When Robeson tried out for the Rutgers University football team, he was the only black student during his time on campus. “Robeson was one of three classmates at Rutgers accepted into Phi Beta Kappa in his third year.” In 1919 he was one of four students selected to Cap and Skull, Rutgers honor society.


   Robeson pictured with Albert Einstein

When he tried out for the football team he faced savagery. “When a senior member of the team crushed Robeson's hand with a cleated foot, tearing off the fingernail. He bore the abuse to prove his worth, eventually becoming the greatest football player of his era.” He rose so well that he attracted the governments attention, and because of his political beliefs later in life. His selection as All-American in 1918 was stricken from the roster. It wasn't until 1995 that his name was restored to Rutgers University sports records and he was officially inducted into the The College Football Hall of Fame.


        Robeson the Renaissance Man



After completing law school at Columbia in the period between 1920-1923 he supported himself by working as an athlete and a performer. He played professional football in the American Professional Football Association later called the NFL. He also played for the St. Christopher Club traveling to basketball games during the 1918-1919 season. This was a Black Fives Team. He graduated from law school the same class as William O. Douglass—later a United States Supreme Court Justice.
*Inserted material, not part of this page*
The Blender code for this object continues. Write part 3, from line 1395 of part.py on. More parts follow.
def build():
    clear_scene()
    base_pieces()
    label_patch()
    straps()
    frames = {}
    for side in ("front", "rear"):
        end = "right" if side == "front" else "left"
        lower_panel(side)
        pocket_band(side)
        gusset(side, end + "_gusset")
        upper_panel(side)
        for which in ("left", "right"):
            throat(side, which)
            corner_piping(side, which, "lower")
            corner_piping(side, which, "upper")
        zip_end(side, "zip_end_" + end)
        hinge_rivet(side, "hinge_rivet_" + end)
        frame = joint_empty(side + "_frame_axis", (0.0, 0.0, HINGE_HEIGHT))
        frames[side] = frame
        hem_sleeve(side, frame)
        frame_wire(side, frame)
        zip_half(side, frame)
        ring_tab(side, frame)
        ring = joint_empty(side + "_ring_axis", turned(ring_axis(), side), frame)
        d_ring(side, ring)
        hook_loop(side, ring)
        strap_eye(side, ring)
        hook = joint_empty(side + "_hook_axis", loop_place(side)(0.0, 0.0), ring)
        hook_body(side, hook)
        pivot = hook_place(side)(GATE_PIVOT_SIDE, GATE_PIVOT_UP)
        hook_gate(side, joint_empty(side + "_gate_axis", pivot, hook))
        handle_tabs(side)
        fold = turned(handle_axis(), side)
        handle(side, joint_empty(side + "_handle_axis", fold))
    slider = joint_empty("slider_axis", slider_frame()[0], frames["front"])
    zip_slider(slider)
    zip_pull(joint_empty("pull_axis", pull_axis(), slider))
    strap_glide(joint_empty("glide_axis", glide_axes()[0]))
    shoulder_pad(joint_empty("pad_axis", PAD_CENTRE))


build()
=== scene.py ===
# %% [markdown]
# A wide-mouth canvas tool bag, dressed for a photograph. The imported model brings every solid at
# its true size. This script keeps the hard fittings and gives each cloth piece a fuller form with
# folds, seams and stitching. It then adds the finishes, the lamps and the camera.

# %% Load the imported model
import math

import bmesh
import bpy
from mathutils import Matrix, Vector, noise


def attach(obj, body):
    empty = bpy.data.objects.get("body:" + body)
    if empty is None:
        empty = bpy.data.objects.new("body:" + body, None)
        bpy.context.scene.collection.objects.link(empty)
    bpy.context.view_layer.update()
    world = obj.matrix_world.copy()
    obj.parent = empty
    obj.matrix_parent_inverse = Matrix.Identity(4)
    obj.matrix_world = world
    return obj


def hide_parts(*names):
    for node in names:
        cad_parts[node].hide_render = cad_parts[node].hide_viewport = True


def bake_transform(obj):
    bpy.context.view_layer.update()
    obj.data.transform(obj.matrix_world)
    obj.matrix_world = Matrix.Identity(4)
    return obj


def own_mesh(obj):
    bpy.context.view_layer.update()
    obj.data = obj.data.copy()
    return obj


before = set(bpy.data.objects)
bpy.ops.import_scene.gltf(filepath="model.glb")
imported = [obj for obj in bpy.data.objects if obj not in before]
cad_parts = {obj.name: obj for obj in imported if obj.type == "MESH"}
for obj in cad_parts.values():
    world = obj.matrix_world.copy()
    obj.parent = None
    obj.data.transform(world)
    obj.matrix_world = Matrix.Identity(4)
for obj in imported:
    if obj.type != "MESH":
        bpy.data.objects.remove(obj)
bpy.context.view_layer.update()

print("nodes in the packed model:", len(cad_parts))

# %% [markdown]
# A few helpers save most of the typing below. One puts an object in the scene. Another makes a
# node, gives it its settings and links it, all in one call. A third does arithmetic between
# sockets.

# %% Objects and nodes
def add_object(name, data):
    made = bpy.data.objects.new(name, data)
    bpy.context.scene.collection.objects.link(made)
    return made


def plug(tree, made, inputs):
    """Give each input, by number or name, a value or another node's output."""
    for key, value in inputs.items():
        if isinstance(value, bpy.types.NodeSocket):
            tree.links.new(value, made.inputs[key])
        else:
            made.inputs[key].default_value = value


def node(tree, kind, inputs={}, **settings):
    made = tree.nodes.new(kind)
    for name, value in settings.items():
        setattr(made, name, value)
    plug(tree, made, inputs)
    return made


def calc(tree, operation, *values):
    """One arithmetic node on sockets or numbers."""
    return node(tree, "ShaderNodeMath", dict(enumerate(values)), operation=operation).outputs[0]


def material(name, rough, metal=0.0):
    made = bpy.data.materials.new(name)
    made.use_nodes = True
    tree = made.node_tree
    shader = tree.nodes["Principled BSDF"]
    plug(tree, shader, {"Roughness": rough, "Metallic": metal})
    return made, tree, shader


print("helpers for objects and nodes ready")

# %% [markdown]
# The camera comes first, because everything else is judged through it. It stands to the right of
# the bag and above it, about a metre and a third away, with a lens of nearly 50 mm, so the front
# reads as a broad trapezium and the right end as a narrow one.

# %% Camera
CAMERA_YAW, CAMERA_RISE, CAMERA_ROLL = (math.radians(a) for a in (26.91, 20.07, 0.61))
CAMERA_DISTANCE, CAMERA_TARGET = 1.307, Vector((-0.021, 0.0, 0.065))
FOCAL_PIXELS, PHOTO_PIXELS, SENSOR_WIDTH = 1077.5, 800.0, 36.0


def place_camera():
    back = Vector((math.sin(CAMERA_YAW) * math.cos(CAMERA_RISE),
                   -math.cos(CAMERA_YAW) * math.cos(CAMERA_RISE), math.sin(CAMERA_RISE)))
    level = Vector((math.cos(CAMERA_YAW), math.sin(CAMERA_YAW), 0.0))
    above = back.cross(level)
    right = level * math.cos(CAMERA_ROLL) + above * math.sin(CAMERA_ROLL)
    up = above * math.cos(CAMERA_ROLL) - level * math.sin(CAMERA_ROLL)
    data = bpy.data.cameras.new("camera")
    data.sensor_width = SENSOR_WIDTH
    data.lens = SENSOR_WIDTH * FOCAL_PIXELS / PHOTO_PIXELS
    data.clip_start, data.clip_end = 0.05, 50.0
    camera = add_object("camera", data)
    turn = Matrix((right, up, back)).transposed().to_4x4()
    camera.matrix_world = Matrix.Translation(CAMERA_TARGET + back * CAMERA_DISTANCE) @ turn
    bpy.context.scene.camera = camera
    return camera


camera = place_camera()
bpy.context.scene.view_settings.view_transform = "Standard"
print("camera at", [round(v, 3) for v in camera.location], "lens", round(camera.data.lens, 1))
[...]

In that same year he was hired at the NYC law firm of Stotesbury and Miner, where he was rebuffed by a secretary. “Robeson quit after a white secretary refused to take dictation from him because of his color of skin.

 
 

Robeson was truly the Renaissance Man, when you consider the following done amid more prejudice than most of us today could ever imagine. He was an American bass—baritone concert singer, scholar, actor of film, All-American and professional athlete, writer, multi-lingual orator, lawyer and noted for wide ranging social justice activism. Robeson was trade union activist, peace activist, Phi Beta Kappa Society laureate, and a recipient of the Springarn Medal and Stalin Peace Prize.

His career in acting and singing was phenomenal. “Robeson was the first major concert star to popularize the performance of Negro Spirituals and was the first black actor of the 20th Century to portray Shakespeare's Othello on Broadway.” In 2010, his run on Broadway for that role has the longest run in history. He paved the way for other blacks in later times who would come after him, because his roles in American and British films were dignified and respectful. It was because he spoke out about Fascism and Racism that he became a target of both the East and the West.
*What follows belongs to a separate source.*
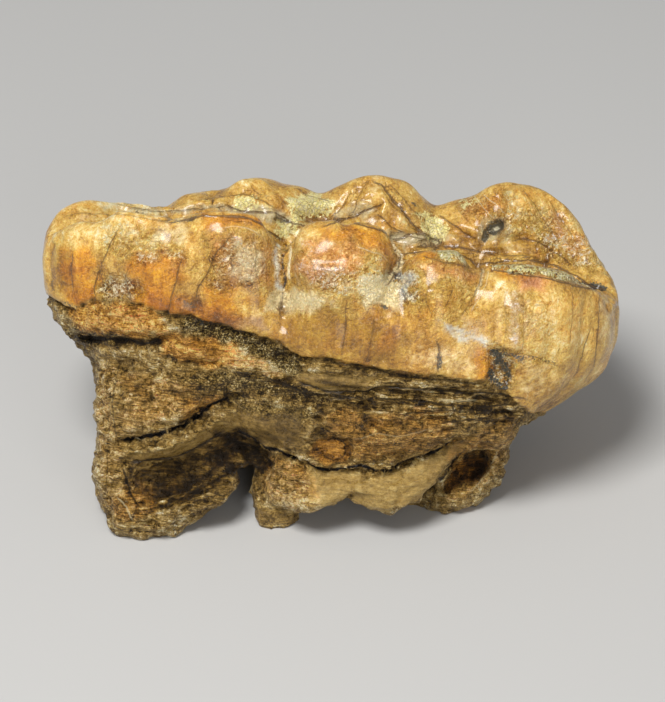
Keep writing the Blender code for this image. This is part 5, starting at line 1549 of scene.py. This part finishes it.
    # half width, ink (paler than its ground below 0)
    # a painted glint in the leaf-shaped pit
    # a painted glint on the distal root's tip
    lingual_lines: Sheet = """
    # the rims' edges
    0.06 0.4: -21.1 10.6, -19.5 10.9, -18.1 10.8, -16.6 10.6, -15.2 10.4, -13.6 10.1, -11.8 10
    0.1 0.9: -11.8 10, -10.2 10.3, -8.2 10.4, -6.3 10.2, -5 9.5, -3.8 8.7
    0.09 0.85: -0.8 9.5, 0.3 9.9, 1.7 9.8, 3.2 9.4, 4.1 9.1, 4.7 8.4, 5.5 7.5
    0.08 0.85: 5.5 7.7, 6.9 7.9, 9.1 7.9, 10.9 7.4, 11.5 6.7
    0.06 0.6: 6.8 7.3, 8 6.9, 9.6 6.6, 11.3 6.3
    0.09 0.9: 11.5 6.9, 13 7, 15.8 7.2, 17.4 6.9, 19 6.1, 20.2 5.3, 21.6 4.8
    0.07 0.85: 12.2 6.3, 14.5 5.8, 16.4 5.6, 18.8 5, 21 4.6
    # growth cracks
    0.07 0.7: -20.2 7.7, -20.3 6.1, -20.2 4.8
    0.06 0.75: -16.6 9.2, -17.4 7.8, -18.1 6.1, -18.4 5.2, -18.5 3.7
    0.06 0.7: -11.6 7.1, -12 5.5, -12.3 4.3, -12.7 2.9
    0.06 0.75: -7.8 8.7, -9.2 7, -9.6 5.8, -10.3 4.8, -10.4 3.9
    0.06 0.6: -3.8 4.6, -3.9 3.6, -4.1 2.6
    0.07 0.8: 4.1 9.1, 4.7 8.3, 5.4 7.5, 5.2 6.8, 4.7 5.8, 4.1 5
    0.06 0.5: 11.5 6.7, 11.5 5.6, 10.9 4.2, 9.9 2.6
    0.05 0.5: 1.1 3.8, 1 1.6, 0.7 -0.4
    0.05 0.4: 3.2 2.6, 3 0.9, 2.6 -0.9
    0.06 0.6: 20.8 4.5, 20.6 1.6, 20.4 -1.2, 19.6 -2.6
    0.05 0.45: 18.5 4.7, 18.5 2.6, 18.3 0.7
    0.05 0.25: 14.6 4.6, 14.7 1.9, 14.5 -0.5
    0.06 0.25: 13.2 4.3, 13.3 1.6, 13.1 0.1
    0.07 0.8: 8 0.7, 8.2 -0.1, 8.1 -1.6
    0.05 0.4: 13.4 -0.1, 15.3 -0.4, 16.5 -0.9, 17.6 -1.2
    0.05 0.5: -15.8 6.4, -16 5.2, -15.5 3.9
    0.05 0.3: -14.3 7.8, -12.9 7.7, -11.5 7.8
    0.05 0.4: -6.2 8.7, -5.8 7.7, -5.9 6.3, -5.5 5
    0.05 0.4: -2.5 7.7, -1.6 6.9, -1.3 5.5, -0.2 4.6
    0.05 0.4: 6.8 6.4, 7.4 5.2, 7.1 3.6, 7.7 2.6
    0.05 0.4: 8.8 6.1, 9.2 4.7, 8.6 3.2
    0.08 0.7: 0.1 -0.9, 1.5 -1, 2.6 -1.2, 5.5 -2, 8.5 -2.2, 11.5 -2.6
    # pale lines beside them
    0.07 -0.8: -3.2 8.1, -3.3 6.9, -3.3 5.5
    0.06 -0.7: 4.5 8.9, 5.2 8.1, 5.8 7.5
    0.05 -0.35: 12 6.4, 11.9 5.3, 11.3 4.1, 10.6 3
    0.05 -0.4: -8.2 9.5, -6.8 9.5, -5.5 8.9
    0.05 -0.6: 5.2 6.4, 5.4 5.2, 6 3.9
    0.05 -0.4: 1.8 8, 3.4 7.5, 4.3 6.9
    # layers in the basin
    0.08 0.55: -18.6 12.1, -17.2 11.7, -15.6 11.3, -14 11.1, -12.1 11.1, -10.2 11.3, -8.5 11.5
    0.1 0.85: -8.5 11.6, -7.3 11.1, -6.1 11, -4.7 11
    0.08 0.8: -4.7 11, -4 10.7, -3.2 10.1, -2.1 9.9, -1.3 9.9
    0.06 0.6: -10.8 12, -8.9 12.3, -7 12.5, -5.6 12, -4.5 11.3
    0.06 0.6: -2.9 13.1, -2.1 12.5, -1 12.3, -0.2 12
    0.08 0.85: -1.3 9.9, 0.1 10.5, 1.5 10.6, 2.7 11.2, 4 11.7
    0.09 0.9: 3.1 13.7, 4 13.3, 4.7 12.1, 5.4 11.5, 6.3 10.2, 7.2 9.5, 8.1 8.9, 9 8.6
    0.06 0.6: 1.5 12.8, 1.1 12, 0.6 11.2, -0.2 10.7
    0.06 0.7: 3.6 10.9, 4.7 9.9, 6.2 9.1, 7.7 8.7
    0.08 0.8: 4.2 8.8, 5.7 9, 6.8 9.4, 7.7 9.1
    0.07 0.7: 8.5 10.9, 9.5 10.2, 10.4 9.6, 11.5 9
    0.08 0.8: 6.6 8.3, 8.5 8.4, 10.3 8.2, 11.9 7.9
    0.18 -0.9: 12.9 9.7, 13.3 9.9
    0.06 0.6: 11.9 7.9, 13.3 7.6, 15.2 7.6, 16.5 7.4
    0.06 0.7: 14.2 8.8, 15.4 9, 16.5 8.7, 17.7 7.9, 19 6.9
    0.05 0.4: 15.2 12.9, 16.3 11.5, 17.1 10.1, 18.1 8.5
    0.05 0.4: 9.8 11.7, 10.4 11, 11.1 10.1
    0.05 -0.5: 11.4 12.5, 12.2 11.3, 12.8 10.7
    0.05 -0.5: 12.2 12.6, 13.1 11.7, 13.8 11
    0.05 0.5: 2.7 13.6, 2 12.1, 1.7 10.9
    0.05 0.5: 4.6 13.4, 5.4 12.5, 6.5 11.3, 7.6 10.4
    0.05 0.4: -6.5 13.3, -6.1 12.6, -5 12.3
    0.05 0.4: 17.3 12.1, 18.5 10.2, 19.8 8
    # the root's splits and strands
    0.12 0.9: -12 -5.7, -11 -5.2, -9.9 -4.3
    0.07 0.45: -16.6 -0.9, -17.1 -3.8, -16.8 -6.9
    0.05 0.35: -17.7 -1.6, -17.4 -4.6, -17.5 -7.7, -17.7 -11.5
    0.14 0.9: -20.1 1.1, -18 0.9, -15.9 1, -14.7 0.5, -13.5 0.9
    0.12 0.9: -15.9 -8.7, -14.1 -8.5, -12 -8.2, -10.3 -7.4, -8.6 -6.3
    0.09 0.8: -16.3 -9.2, -15.8 -11.1, -15.1 -12.3
    0.1 0.9: -2.5 -2.4, -0.2 -3.2, 2.6 -3.1, 3.7 -2.7
    0.1 0.8: -7.5 -1.6, -5.5 -1.9, -3.3 -2.7, -1.6 -3.6
    0.1 0.8: -0.2 -3.6, 2.9 -3.6, 6.8 -3.9, 10.6 -4.4, 14.2 -4.1
    0.1 0.8: 3.7 -2.7, 6.8 -2.9, 9.9 -3.2, 13 -3.3, 15.3 -3.9
    0.1 0.8: 5.2 -4.9, 8.3 -4.6, 11.4 -4.8, 14.2 -4.7
    0.08 0.7: 8.3 -5.6, 10.6 -5.3, 13 -5.5
    0.1 0.8: -7.2 -7.4, -6.7 -8.6, -6.2 -9.8
    0.07 0.7: -0.5 -7, 0 -6.7, 0.9 -7, 1 -8.1, 0.1 -8.6, -0.7 -8.1
    0.06 -0.3: 1.5 -6.9, 3.4 -6.4, 5.5 -6.6, 7.5 -6
    0.09 -0.7: 8.3 -3.7, 9.7 -3.9, 11.1 -3.8
    0.09 0.9: 10.3 -7.7, 9.6 -8.6, 8.5 -10.1, 7.3 -11.2
    0.08 -0.6: 13 -7.8, 12.3 -9.5, 10.9 -11.1
    0.06 0.6: -15.5 -12.6, -13.3 -12.1, -10.3 -10.8, -7.5 -9.2
    0.08 -0.7: -16.8 -11.5, -16.1 -12.1, -15.7 -13.1
    """
    # side, half width, ink
    far_lines: Sheet = """
    labial 0.08 0.9: 8.4 9, 8.1 6, 7.3 3
    labial 0.08 0.9: -1.4 9, -1.7 6.6, -2.2 4.4
    labial 0.06 0.7: -12.6 9.2, -13 7.2, -12.8 5.6
    labial 0.06 0.7: 18.6 6, 18.3 3, 17.8 -0.6
    labial 0.05 0.5: 15.8 7.8, 16 4.8, 15.4 1.8, 15.6 -0.8
    labial 0.05 0.5: 12.9 7, 12.5 4, 11.8 1.4
    labial 0.05 0.4: 10.4 6.6, 10.2 4.6, 10.6 2.2
    labial 0.05 0.5: 4.6 8.6, 4.9 6.4, 4.5 4
    labial 0.05 0.4: 1.4 8, 1.1 6, 1.3 4.2
    labial 0.05 0.5: -4.6 9, -4.4 7.2, -4.8 5.6
    labial 0.05 0.4: -8.8 9, -9.2 7.4, -9 6
    labial 0.05 0.5: -16 8.6, -16.3 7.2, -16 6
    labial 0.05 0.4: -19.4 8, -19.6 6.8, -19.4 5.8
    top 0.1 0.9: -16.8 3.8, -12 1.4, -6 0, 0 -0.6, 6 -0.8, 12 -1.4, 17 -2.4
    top 0.07 0.8: -9.6 4.4, -9.4 2.6, -8.4 0.8
    top 0.07 0.8: 0 4.6, 0.4 2.6, 0 0.4
    top 0.08 0.9: 8.2 4.6, 8.2 2.6, 7.4 0.2
    top 0.06 0.7: 17.6 3.2, 16.4 1.2, 15 -1
    top 0.06 0.7: -10.6 -4.4, -10 -2.6, -10.4 -0.8
    top 0.06 0.7: 1.6 -5.4, 2 -3.8, 1.2 -2
    top 0.06 0.7: 10 -5.6, 9.6 -4, 10.2 -2.4
    mesial 0.05 0.6: -2.4 4.4, -2.6 1.2, -2 -2.2
    mesial 0.05 0.6: 3.4 5.2, 3.8 1.8, 3.4 -2
    mesial 0.06 0.7: -6.8 3.2, -6.6 0.4, -6.4 -2.4
    mesial 0.05 0.4: 0.6 5, 0.2 2.4, 0.8 -0.6
    distal 0.06 0.6: -3 9.2, -2.6 7.6, -2.8 6
    distal 0.05 0.5: 0.4 9.4, 0.8 7.8, 0.4 6.2
    distal 0.05 0.5: 3.6 8.4, 3.4 7, 3.2 6
    distal 0.05 0.5: -6 8.6, -5.6 7.2, -5.8 6
    """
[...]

If you can believe it, he was attacked by both the United States Congress and the NAACP. “To this day, Robeson's FBI file is one of the largest of any entertainer ever investigated by the United States Intelligence Community.” Primarily because he remained committed to both socialism and anti colonialism. There has been a work in progress in recent years, and his son, Paul Robeson Jr. has helped to restore his father's name to the prominence that it deserves.

Robeson died at the age of 77, in 1976. His body was viewed in Philadelphia at Benta's Funeral Home and numerous visitors paid homage to him. His granddaughter, Susan Robeson, recalled....watching this parade of humanity who came to pay their respects....from the numbers runner on the corner to Gustaf VI Adolf King of Sweden.”

“'Condolences came from around the world including Coretta Scott King who deplored 'America's inexcusable treatment' of a man who had had 'the courage to point out her injustices.'”

Robeson's biographer, Martin Duberman wrote the following about his treatment from the press: “The white press, after decades of harassing Robeson, now tipped its hat to a great American, paid its gingerly respect in editorials that ascribed the vituperation leveled at Roberson in his lifetime to the Bad old Days of the Cold War, implied those days were forever gone, downplayed the racist component central to his persecution, ignored the continuing inability of white America to tolerate a black maverick who refused to bend. The black press made no such mistakes. It had never, overall, been as hostile to Robeson as the white press, (though at some points in his career, nearly so).”